Do you have plans for international distribution?  Will Dirty Wars get a pretty wide global distribution?  Also, is it important that it’s also seen in the Muslim world in Arabic?

Rowley:  Definitely.  We have international distributors.  It already has a theatrical deal in Scandinavia, Australia and New Zealand, and we’re working on the rest of Europe.  Of course, we want it to be translated into Arabic and seen everywhere.  But honestly, the film was made for America.  I mean, these wars are being fought in our name but without our knowledge, partially because I think if they were visible to the American people, if they knew what was really happening, there would be outrage about a lot of things that are being done in our name.  We made this film to try to begin that discussion in the U.S. about what this global war is and how it’s changing the world and us as a people.

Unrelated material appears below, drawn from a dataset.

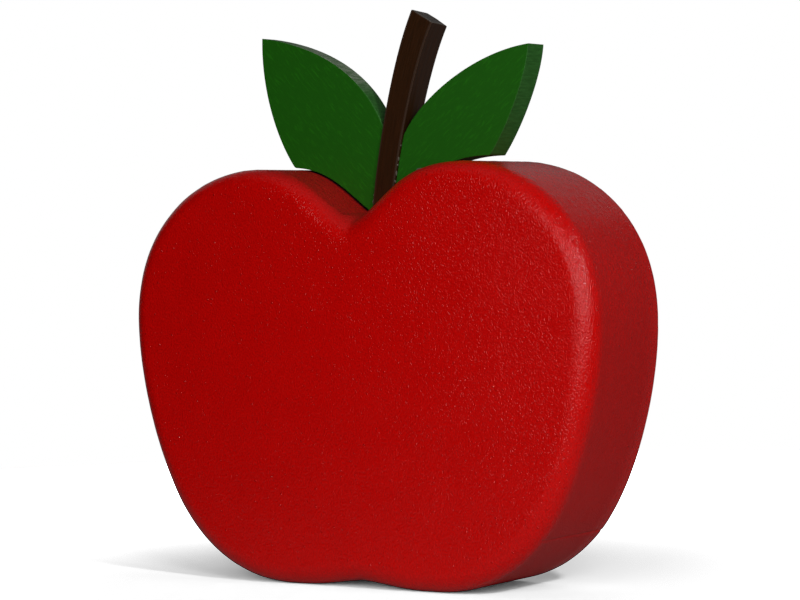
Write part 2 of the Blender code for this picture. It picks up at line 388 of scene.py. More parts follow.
def red_hardcoat_sprayed_foam(look):
    """Red hard coat, sprayed on foam: satin, saturated, with a fine pebbled skin and small nibs.

    The pebbles are a noise drawn a little taller than wide, as the wet coat ran, and the hollows
    between them are painted a little darker, as painted shade. The nibs are round bumps at
    scattered points, of random height, and a third of the points have none. Where the attribute
    "coarse" is high, the pebbles are deeper and lie on wider lumps. Where "dull" is high, the coat
    is rougher and its red is painted darker, as painted shade.
    Where the gap mask is high, the red is painted near black: painted shade in the gap under the
    left leaf.
    """
    material, add, shader = new_material("red_hardcoat_sprayed_foam")
    coarse, dull, bare = (add("Attribute", {"attribute_name": name}).outputs["Fac"]
                          for name in ("coarse", "dull", "bare"))
    place = add("TexCoord").outputs["Object"]
    drawn = add("Mapping", Vector=place, Scale=(1.0, 1.0, look.grain_width / look.grain_length))
    grain = add("TexNoise", Vector=drawn, Scale=1.0 / look.grain_width, Detail=1.0)
    lumps = add("TexNoise", Vector=drawn, Scale=1.0 / look.lump_width, Detail=1.0)
    nibs = add("TexVoronoi", Vector=place, Scale=1.0 / look.nib_spacing)
    dome = add("MapRange", SMOOTH, Value=nibs, From_Max=look.nib_radius / look.nib_spacing,
               To_Min=1.0, To_Max=0.0)
    chance = add("SeparateColor", Color=nibs.outputs["Color"])
    size = add("MapRange", Value=chance, From_Min=0.3)
    nib_height = add("Math", TIMES, i0=dome, i1=size)
    grain_depth = add("MapRange", Value=coarse, To_Min=0.45 * look.grain_height,
                      To_Max=1.5 * look.grain_height)
    lump_depth = add("Math", TIMES, i0=coarse, i1=look.lump_height)
    relief = add("Bump", Height=lumps, Distance=lump_depth)
    relief = add("Bump", Height=grain, Distance=grain_depth, Normal=relief)
    relief = add("Bump", Height=nib_height, Distance=look.nib_height, Normal=relief)

    cloud = add("TexNoise", Vector=place, Scale=1.0 / look.cloud_width, Detail=3.0)
    # Painted shade: the hollows between the pebbles get the darker red, as shade in them; the
    # cloud adds a slow random change of tone.
    pebbles = add("MapRange", Value=grain, From_Min=NOISE_LOW, From_Max=NOISE_HIGH)
    share = add("Mix", Factor=0.3, A=pebbles, B=cloud)
    tone = add("Mix", BLEND, Factor=share, A=look.shade_hex, B=look.colour_hex)
    # Painted shade: where "dull" is high, the red is mixed towards a brown-red, for the shade in
    # and beside the dip and low on the sides.
    painted_shade_share = add("Math", TIMES, i0=dull, i1=0.35)
    shaded_coat = add("Mix", BLEND, Factor=painted_shade_share, A=tone, B=look.dip_shade_hex)
    # Painted shade: the gap under the left leaf is painted near black.
    coat = add("Mix", BLEND, Factor=bare, A=shaded_coat, B=look.gap_shade_hex)
    gloss = add("MapRange", Value=cloud, From_Min=NOISE_LOW, From_Max=NOISE_HIGH,
                To_Min=look.roughness - 0.03, To_Max=look.roughness + 0.03)
    roughness = add("Math", TIMES_PLUS, i0=dull, i1=0.5, i2=gloss)
    plug(shader, Base_Color=coat, Roughness=roughness, Normal=relief, IOR=PAINT_IOR,
         Specular_IOR_Level=look.shine)
    return material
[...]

How did you feel about winning the cinematography prize at Sundance for this film and having your work recognized on that level?

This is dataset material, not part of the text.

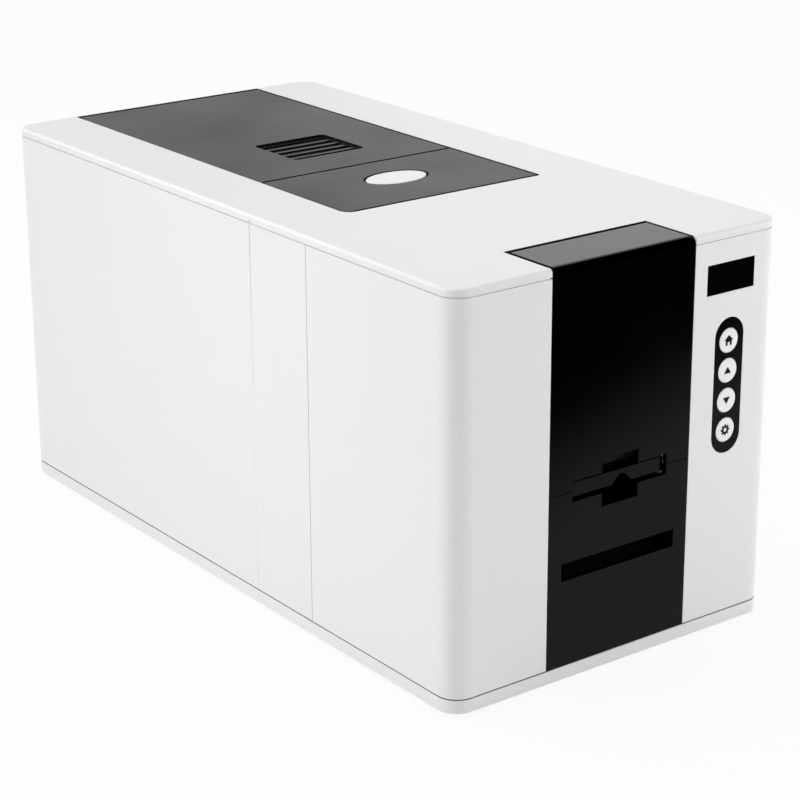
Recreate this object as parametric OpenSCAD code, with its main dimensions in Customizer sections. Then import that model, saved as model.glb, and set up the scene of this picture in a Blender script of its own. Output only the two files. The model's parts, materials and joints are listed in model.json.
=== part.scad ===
// Desktop printer for plastic ID cards: loads cards at the front, prints them under a hinged ribbon lid.
// Millimetres. The origin is on the ground under the middle of the body.
// +X is to the right seen from the front, +Y to the rear, +Z up.

/* [Casing] */
// Width of the casing
body_w = 200; // [194:1:214]
// Length of the casing, front to rear
body_l = 400; // [392:1:430]
// Height from the base band's bottom edge to the top
body_h = 205.5; // [202:0.5:216]
// Height of the feet below the base band
foot_h = 1.5; // [1:0.1:3]
// Height of the white base band
base_h = 6.6; // [5.5:0.1:8]
// Height of the top cover's edge band
band_h = 3.9; // [3.6:0.1:4.8]
// Radius of the casing's upright corners
corner_r = 11; // [9:0.5:13]
// Radius of the top cover's edge
edge_r = 1.9; // [1.3:0.1:1.9]
// Wall of the white panels
wall = 3; // [2.6:0.1:3.4]
// Height of the dark seams above the base band and under the top cover
seam_h = 0.7; // [0.4:0.1:1]
// Depth of those seams
seam_deep = 1.6; // [1.2:0.1:2]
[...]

Rowley:  It was amazing.  The whole process was amazing of going out to Sundance and to now finally see this film come to theaters.  You make this promise to the people who you film with, either implicitly or explicitly.  You knock on someone’s door and you ask them to share with you the most painful moment in their life, and then you tell them that in exchange you’ll do everything in your power to make their story heard.  And then, so often, you fail to fulfill that promise.  Your story is cut or ignored.  An editor doesn’t want it or a broadcaster isn’t interested, and it just ends up on the cutting room floor somewhere, and then you broke your promise.  Jeremy and I were terrified that we would not be able to keep the promises we made to these families in Yemen and Afghanistan and the people we worked with in Somalia.  To be able to see this film finally recognized and embraced by critics and audiences is incredible, not just because it feels good in your career, but also because it makes you not a liar.  It allows you to keep your promise to people that some part of the American people are going to see their story and know the name of their town and know what happened to them on that night.